Your goal: Set down, exactly as written, only the lines starting with the one that holds "What bpy script" and ending with the one that holds "sides turned under.".

Data shown:

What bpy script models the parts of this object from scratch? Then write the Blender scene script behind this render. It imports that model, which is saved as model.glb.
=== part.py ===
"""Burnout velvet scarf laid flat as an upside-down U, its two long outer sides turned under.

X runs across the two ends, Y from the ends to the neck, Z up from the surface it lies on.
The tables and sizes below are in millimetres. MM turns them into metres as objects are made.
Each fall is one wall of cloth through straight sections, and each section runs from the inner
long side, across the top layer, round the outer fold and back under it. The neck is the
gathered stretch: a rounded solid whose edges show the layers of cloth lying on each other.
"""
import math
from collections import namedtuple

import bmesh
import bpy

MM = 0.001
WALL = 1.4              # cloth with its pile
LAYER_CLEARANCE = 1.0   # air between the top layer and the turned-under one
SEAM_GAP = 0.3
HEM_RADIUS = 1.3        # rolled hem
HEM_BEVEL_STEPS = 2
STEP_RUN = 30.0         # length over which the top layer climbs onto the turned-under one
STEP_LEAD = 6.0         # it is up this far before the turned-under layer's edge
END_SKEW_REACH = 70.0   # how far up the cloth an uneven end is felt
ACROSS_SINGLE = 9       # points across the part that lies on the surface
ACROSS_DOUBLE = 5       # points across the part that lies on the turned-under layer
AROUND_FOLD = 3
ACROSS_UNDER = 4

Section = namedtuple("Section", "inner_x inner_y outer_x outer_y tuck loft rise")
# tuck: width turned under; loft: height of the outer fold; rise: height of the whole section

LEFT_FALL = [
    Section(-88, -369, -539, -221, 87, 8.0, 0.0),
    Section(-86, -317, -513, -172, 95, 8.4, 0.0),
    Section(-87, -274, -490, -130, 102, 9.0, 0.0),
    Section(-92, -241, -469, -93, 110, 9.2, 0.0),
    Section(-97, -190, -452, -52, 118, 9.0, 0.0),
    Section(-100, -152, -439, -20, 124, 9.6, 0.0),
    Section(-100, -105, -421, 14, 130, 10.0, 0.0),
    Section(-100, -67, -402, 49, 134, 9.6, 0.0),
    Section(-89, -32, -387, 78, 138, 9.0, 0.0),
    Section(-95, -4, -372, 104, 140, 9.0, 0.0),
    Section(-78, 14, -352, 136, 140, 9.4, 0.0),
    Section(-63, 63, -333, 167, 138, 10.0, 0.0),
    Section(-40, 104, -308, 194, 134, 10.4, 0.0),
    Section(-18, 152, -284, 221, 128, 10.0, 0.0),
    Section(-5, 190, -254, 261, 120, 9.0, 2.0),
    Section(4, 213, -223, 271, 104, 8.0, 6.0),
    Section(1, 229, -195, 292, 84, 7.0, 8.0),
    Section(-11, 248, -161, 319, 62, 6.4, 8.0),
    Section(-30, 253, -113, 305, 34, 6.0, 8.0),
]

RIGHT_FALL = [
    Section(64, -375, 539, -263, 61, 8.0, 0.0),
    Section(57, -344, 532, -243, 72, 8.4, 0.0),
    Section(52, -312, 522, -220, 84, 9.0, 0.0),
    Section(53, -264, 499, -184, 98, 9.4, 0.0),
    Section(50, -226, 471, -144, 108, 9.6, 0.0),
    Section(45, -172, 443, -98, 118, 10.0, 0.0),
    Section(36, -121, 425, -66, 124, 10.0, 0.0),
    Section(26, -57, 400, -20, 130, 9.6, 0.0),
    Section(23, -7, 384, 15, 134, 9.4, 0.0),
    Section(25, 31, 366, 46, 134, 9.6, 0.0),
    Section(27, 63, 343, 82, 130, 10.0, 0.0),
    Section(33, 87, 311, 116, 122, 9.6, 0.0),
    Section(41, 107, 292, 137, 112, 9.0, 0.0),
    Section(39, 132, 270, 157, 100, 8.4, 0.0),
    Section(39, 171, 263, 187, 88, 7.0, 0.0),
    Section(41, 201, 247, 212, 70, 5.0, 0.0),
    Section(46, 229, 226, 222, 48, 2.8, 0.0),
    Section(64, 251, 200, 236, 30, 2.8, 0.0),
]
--
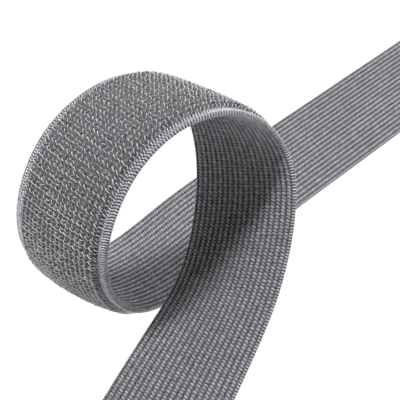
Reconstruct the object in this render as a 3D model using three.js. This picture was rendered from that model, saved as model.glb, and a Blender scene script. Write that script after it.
* * *
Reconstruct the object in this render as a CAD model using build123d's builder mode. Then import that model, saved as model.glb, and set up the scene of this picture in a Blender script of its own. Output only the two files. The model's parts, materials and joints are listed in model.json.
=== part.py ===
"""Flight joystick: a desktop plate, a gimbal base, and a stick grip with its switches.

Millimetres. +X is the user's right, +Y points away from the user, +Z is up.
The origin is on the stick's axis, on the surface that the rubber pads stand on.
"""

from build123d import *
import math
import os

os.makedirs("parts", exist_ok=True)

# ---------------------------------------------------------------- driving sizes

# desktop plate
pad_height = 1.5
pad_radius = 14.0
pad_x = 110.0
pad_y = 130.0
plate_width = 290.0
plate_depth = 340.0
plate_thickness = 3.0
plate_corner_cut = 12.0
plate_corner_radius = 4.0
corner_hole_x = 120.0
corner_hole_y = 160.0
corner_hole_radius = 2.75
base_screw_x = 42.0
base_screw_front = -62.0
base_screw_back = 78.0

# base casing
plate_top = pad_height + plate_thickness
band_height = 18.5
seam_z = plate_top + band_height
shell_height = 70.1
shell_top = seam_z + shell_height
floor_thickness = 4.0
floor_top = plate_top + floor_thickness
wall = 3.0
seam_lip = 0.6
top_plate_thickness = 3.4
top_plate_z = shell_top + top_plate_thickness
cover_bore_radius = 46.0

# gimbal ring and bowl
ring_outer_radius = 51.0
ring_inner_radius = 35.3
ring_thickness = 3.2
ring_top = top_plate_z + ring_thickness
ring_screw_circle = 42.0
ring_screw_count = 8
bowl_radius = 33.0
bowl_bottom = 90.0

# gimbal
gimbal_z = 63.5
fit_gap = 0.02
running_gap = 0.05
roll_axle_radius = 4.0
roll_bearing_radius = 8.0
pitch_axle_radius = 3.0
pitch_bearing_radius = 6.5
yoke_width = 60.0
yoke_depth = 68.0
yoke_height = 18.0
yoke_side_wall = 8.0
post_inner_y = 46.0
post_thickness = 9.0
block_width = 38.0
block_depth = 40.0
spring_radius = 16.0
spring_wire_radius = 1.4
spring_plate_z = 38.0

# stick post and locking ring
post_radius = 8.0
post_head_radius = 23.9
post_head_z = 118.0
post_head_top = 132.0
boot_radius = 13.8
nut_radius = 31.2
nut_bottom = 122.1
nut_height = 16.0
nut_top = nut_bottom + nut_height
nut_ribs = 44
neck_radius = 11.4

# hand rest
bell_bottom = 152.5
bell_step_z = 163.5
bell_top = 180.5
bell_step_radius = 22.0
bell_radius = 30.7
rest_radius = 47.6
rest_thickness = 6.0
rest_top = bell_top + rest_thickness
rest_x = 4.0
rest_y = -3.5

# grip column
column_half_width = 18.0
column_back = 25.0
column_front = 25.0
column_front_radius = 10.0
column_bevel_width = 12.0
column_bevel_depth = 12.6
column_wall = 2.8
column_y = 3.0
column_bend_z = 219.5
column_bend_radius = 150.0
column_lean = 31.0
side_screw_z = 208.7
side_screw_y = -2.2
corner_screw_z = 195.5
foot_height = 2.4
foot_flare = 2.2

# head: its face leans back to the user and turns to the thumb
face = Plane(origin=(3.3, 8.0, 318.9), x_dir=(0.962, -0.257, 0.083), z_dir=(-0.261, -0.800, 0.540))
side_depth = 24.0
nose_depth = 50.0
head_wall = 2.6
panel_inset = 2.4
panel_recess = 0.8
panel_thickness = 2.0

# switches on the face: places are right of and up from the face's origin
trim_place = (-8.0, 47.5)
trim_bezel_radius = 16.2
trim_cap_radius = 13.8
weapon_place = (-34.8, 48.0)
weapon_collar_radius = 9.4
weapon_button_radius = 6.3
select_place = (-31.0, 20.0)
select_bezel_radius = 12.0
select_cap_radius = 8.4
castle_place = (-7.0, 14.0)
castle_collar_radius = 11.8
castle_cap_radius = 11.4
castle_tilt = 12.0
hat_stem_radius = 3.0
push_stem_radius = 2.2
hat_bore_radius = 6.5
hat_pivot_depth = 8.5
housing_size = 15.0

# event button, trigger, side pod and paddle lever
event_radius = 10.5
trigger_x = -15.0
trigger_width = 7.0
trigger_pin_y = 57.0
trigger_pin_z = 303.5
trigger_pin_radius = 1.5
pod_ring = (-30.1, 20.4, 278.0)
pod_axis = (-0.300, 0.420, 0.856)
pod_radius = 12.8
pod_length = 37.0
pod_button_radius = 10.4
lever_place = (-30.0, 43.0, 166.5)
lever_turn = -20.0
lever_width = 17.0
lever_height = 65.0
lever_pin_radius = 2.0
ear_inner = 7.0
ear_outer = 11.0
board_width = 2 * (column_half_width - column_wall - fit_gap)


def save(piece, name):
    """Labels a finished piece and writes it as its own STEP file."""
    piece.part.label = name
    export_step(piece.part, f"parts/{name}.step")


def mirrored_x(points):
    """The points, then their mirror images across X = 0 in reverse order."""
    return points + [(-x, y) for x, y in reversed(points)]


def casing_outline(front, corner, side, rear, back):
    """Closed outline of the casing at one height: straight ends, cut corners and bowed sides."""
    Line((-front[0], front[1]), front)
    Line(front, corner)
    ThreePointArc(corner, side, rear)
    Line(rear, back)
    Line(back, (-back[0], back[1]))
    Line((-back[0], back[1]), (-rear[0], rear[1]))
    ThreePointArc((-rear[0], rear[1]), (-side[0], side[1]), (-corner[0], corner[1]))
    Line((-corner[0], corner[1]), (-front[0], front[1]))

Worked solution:
What bpy script models the parts of this object from scratch? Then write the Blender scene script behind this render. It imports that model, which is saved as model.glb.
=== part.py ===
"""Burnout velvet scarf laid flat as an upside-down U, its two long outer sides turned under.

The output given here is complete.